This process has been troubling St. Peter due to his tendency of"consciously or unconsciously conjugating the verb 'to love'—in society and solitude, with people, with books, with the sky and open country, in the lonesomeness of crowded city streets. When he met Lillian, it reached its maturity. From that time [on] .. . existence had been a catching at handholds" (264), among which good wine and food have been more reliable ones to him than love, spirituality, and religion. His gradual recognition of the fateful unruliness of love and his consequential self-prohibition of conjugal love (12, 34, 35) coincide with his increasing sense of loss of the language of the heart, soul, and spirit, of love, wisdom, and creativity, language in which grammar suitable only to the intellect does not succeed. Yet despite St. Peter's long habit of "marital escape" (Grumbach 333), it is too simplistic to conclude, as Thomas Strychacz does, that "St. Peter's creativity depends upon the absence of female and familial ties" (53). After all, he has remained very much drawn to the symbolic presence of the female and the feminine, particularly in the solitudes of his study and his beach on Lake Michigan. Whether in the confines of culture or the freedom of nature, St. Peter tends to find himself caught in Dionysian undercurrents.

In his Humanization of Willa Cather: Classicism in an American Classic, Erik Thurin speaks authoritatively of Cather's "Dionysian and Aphroditean impulse" as part of the "subtle, often hidden, patterns of symbol and myth" in her work in general (90). Although the sherry in The Professor's House and its apparent connection to Euripides' play about Dionysus receive no attention, Thurin does explain the veiled allusion to the Bacchae in St.Peter's pointed reference to his wife about Euripides' fate as an old man allegedly hiding from women in "a cave by the sea" (The Professor's House 156). Given the obvious analogy between that cave and his own study-sanctuary with its view of Lake Michigan, what St. Peter does not mention is Euripides' being found out and killed, similar to Pentheus, by frenzied women (Thurin 275). Yet, unlike Euripides' young king who rejects Dionysus out of fear, Cather's middle-aged professor has long been welcoming him naively, so it seems, as the god of wine, while increasingly questioning him as the god of women. In an unexpected development, official Prohibition seems to have brought home to him the relevance of Dionysus' words to Pentheus: "You do not know the limits of your strength. You do not know who you are"(Euripides 565). Through the androgynous figure of Dionysus, "the effeminate stranger" (556), Euripides can here be said to address the importance of individuation, while implicitly warning against both fear of and unduly physical emphasis on sexuality concerning the roles of men and women in this archetypal process. Indeed, Dionysus's stated mission in the drama is to redeem the reputation of his mother from slander going back to her pregnancy with him. He spares only Teiresias, who regards the chasteness of a woman's "character and nature" (555) as not threatened by Dionysus and calls Pentheus a "raving fool" (557) for taking mere gossip about women's sexual wildness as sufficient cause to condemn Dionysus's divinity as fraud and to outlaw, as it were, the psychological reality of his mystery.

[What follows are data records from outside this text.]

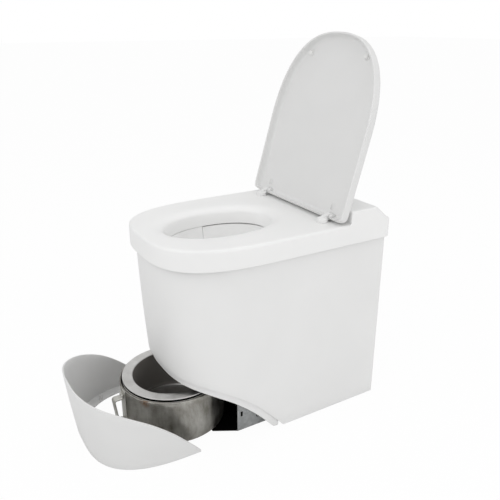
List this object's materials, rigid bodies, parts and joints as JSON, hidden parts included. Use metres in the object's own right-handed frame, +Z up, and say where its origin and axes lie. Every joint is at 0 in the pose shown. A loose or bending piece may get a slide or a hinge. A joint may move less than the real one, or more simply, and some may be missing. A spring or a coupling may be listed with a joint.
{
  "type": "incinerating caravan toilet",
  "caption": "Tapered D-plan caravan toilet with hinged lid, funnel seat, split drop bowl, removable lower front cover and a round pull-out ash pan.",
  "frame": {"origin": "centre of the four floor-fixing holes, on the floor plane", "axes": "+Z up, -Y towards the user, +X to the right of someone facing +Y (the flat back)"},
  "size_m": [0.3951, 0.8077, 0.9381],
  "materials": {
    "shell_plastic": "satin moulded plastic",
    "seat_plastic": "semi-gloss moulded plastic",
    "lid_plastic": "semi-gloss moulded plastic",
    "hinge_plastic": "satin",
    "bowl_plastic": "gloss",
    "soft_rubber": "matt",
    "black_rubber": "matt",
    "steel_bar": "machined",
    "handle_steel": "bent flat bar",
    "stainless_pan": "heat-tinted stainless",
    "galvanised_sheet": "galvanised",
    "zinc_fastener": "zinc plated",
    "chamber_steel": "heat-darkened stainless",
    "ceramic_fibre": "pressed fibre",
    "valve_brass": "machined",
    "motor_paint": "satin",
    "black_plastic": "fine texture",
    "board_green": "lacquered",
    "button_grey": "gloss",
    "bezel_metal": "polished",
    "panel_paint": "powder coated"
  },
  "bodies": {
    "base": {"body_shell": "shell_plastic", "seat_top": "seat_plastic", "hinge_feet": "hinge_plastic", "hinge_nuts": "hinge_plastic", "bowl_frame": "galvanised_sheet", "bowl_bushes": "black_plastic", "bowl_motors": "motor_paint", "chassis_box": "galvanised_sheet", "floor_plate": "galvanised_sheet", "pan_runners": "galvanised_sheet", "floor_brackets": "galvanised_sheet", "bracket_rivets": "zinc_fastener", "chassis_screws": "zinc_fastener", "foot_pads": "black_rubber", "chamber_shell": "chamber_steel", "chamber_lining": "ceramic_fibre", "chamber_seal": "ceramic_fibre", "chamber_studs": "steel_bar", "drop_throat": "chamber_steel", "burner_tube": "chamber_steel", "flame_sensor": "steel_bar", "igniter": "steel_bar", "gas_valve": "valve_brass", "gas_pipe": "valve_brass", "gas_union": "valve_brass", "fan_housing": "black_plastic", "fan_motor": "motor_paint", "air_duct": "chamber_steel", "flue_pipe": "chamber_steel", "catalyst_canister": "chamber_steel", "exhaust_spigot": "chamber_steel", "air_intake": "black_plastic", "control_box": "black_plastic", "circuit_board": "board_green", "wiring_loom": "black_plastic", "power_socket": "black_plastic", "button_bezel": "bezel_metal", "button_switch": "black_plastic", "rear_panel": "panel_paint", "panel_screws": "zinc_fastener"},
    "lid": {"lid": "lid_plastic", "lid_bumpers": "soft_rubber", "hinge_pins": "hinge_plastic"},
    "cover": {"front_cover": "shell_plastic"},
    "ash_pan": {"pan_shell": "stainless_pan", "pan_pot": "stainless_pan", "pan_insulation": "ceramic_fibre", "pan_handle": "handle_steel", "handle_bracket": "handle_steel", "handle_rivets": "zinc_fastener"},
    "front_bowl_half": {"bowl_front": "bowl_plastic", "front_bowl_axle": "steel_bar"},
    "rear_bowl_half": {"bowl_rear": "bowl_plastic", "rear_bowl_axle": "steel_bar"},
    "fan_wheel": {"fan_impeller": "black_plastic", "fan_shaft": "steel_bar"},
    "button": {"start_button": "button_grey"}
  },
  "joints": [
    {"name": "lid_hinge", "type": "hinge", "parent": "base", "child": "lid", "pos_m": [0, 0.03, 0.5215], "axis": [-1, 0, 0], "range_deg": [-106.4, 0]},
    {"name": "cover_slide", "type": "slide", "parent": "base", "child": "cover", "axis": [0.0725, 0.9974, 0], "range_m": [0, 0.22058]},
    {"name": "pan_slide", "type": "slide", "parent": "base", "child": "ash_pan", "axis": [0, 1, 0], "range_m": [0, 0.178]},
    {"name": "front_bowl_hinge", "type": "hinge", "parent": "base", "child": "front_bowl_half", "pos_m": [0, -0.346, 0.456], "axis": [-1, 0, 0], "range_deg": [0, 50]},
    {"name": "rear_bowl_hinge", "type": "hinge", "parent": "base", "child": "rear_bowl_half", "pos_m": [0, -0.052, 0.456], "axis": [1, 0, 0], "range_deg": [0, 50]},
    {"name": "fan_spin", "type": "hinge", "parent": "base", "child": "fan_wheel", "pos_m": [-0.08, 0.09, 0.345], "axis": [0, 1, 0], "continuous": true},
    {"name": "start_button_press", "type": "slide", "parent": "base", "child": "button", "axis": [0, 0, -1], "range_m": [0, 0.0025]}
  ],
  "couplings": [
    {"joint": "pan_slide", "follows": "cover_slide", "ratio": 0.80695},
    {"joint": "rear_bowl_hinge", "follows": "front_bowl_hinge", "ratio": 1}
  ]
}
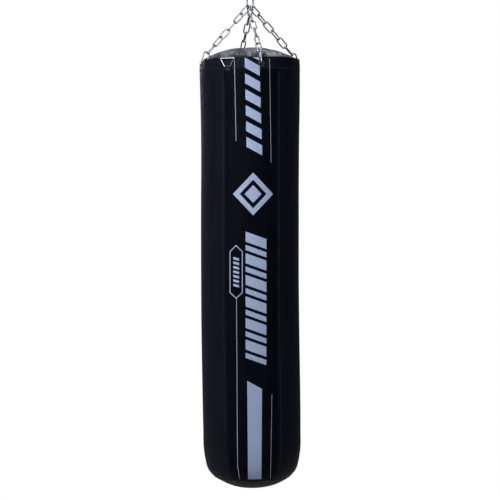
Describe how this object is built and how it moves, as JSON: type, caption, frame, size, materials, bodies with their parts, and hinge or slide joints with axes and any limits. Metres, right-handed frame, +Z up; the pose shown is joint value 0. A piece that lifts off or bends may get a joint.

Although St. Peter has never feared sex, he has come to amplify and thereby reject his wife's sexual side. As a diminutive of lily, her name, Lillian, may originally have made him feel comfortable with the flower's strong sexual symbolism; and even now, his questioning her modesty or chasteness is less a matter of sexuality as such than of sexuality displaced by forms of conspicuous material consumption from which St. Peter prefers to distance himself readily in his study. At the same time, however, he does not want to part from his "ladies" (21), the female forms Augusta, his family's seamstress, keeps there: "The one which Augusta called 'the bust' stood in the darkest corner of the room, upon a high wooden chest. . . . It was a headless, armless female torso .. . richly developed in the part for which it was named. . . . Though this figure looked so ample and billowy (as if you might lay your head upon its deep-breathing softness and rest safe forever), if you touched it you suffered a severe shock, no matter how many times you had touched it before. . . . It was . . . very disappointing to the tactile sense, yet somehow always fooling you again" (17-18). Even when reduced to a mock-up, woman maintains her mysterious "caprices" that Cather had already referred to in her early journalism (Kingdom of Art 414). It is therefore perhaps tempting but difficult to accept Doris Grumbach's argument that St. Peter's fondness for the forms is evidence of his "misogynist, tired and privately cynical mind" (333), when he clearly appears still drawn to the sexual and supra-sexual aspects of woman as indispensable to his Dionysian quest for self. That is why even his keeping bottles of sherry in the chest under "the bust," the same sherry he enjoys in a carefully polished glass with the lunch mentioned earlier, is less a private yonic joke than a way of acknowledging the danger of trivializing wine and sexuality at the expense of their symbolic connotations and interconnectedness in the Dionysian myth to which Cather refers by way of St. Peter's familiarity with the Bacchae. This very late play by Euripides, as William Arrowsmith has put it, "constantly recedes before one's grasp, advancing, not retreating, steadily into deeper chaos and larger order" (530).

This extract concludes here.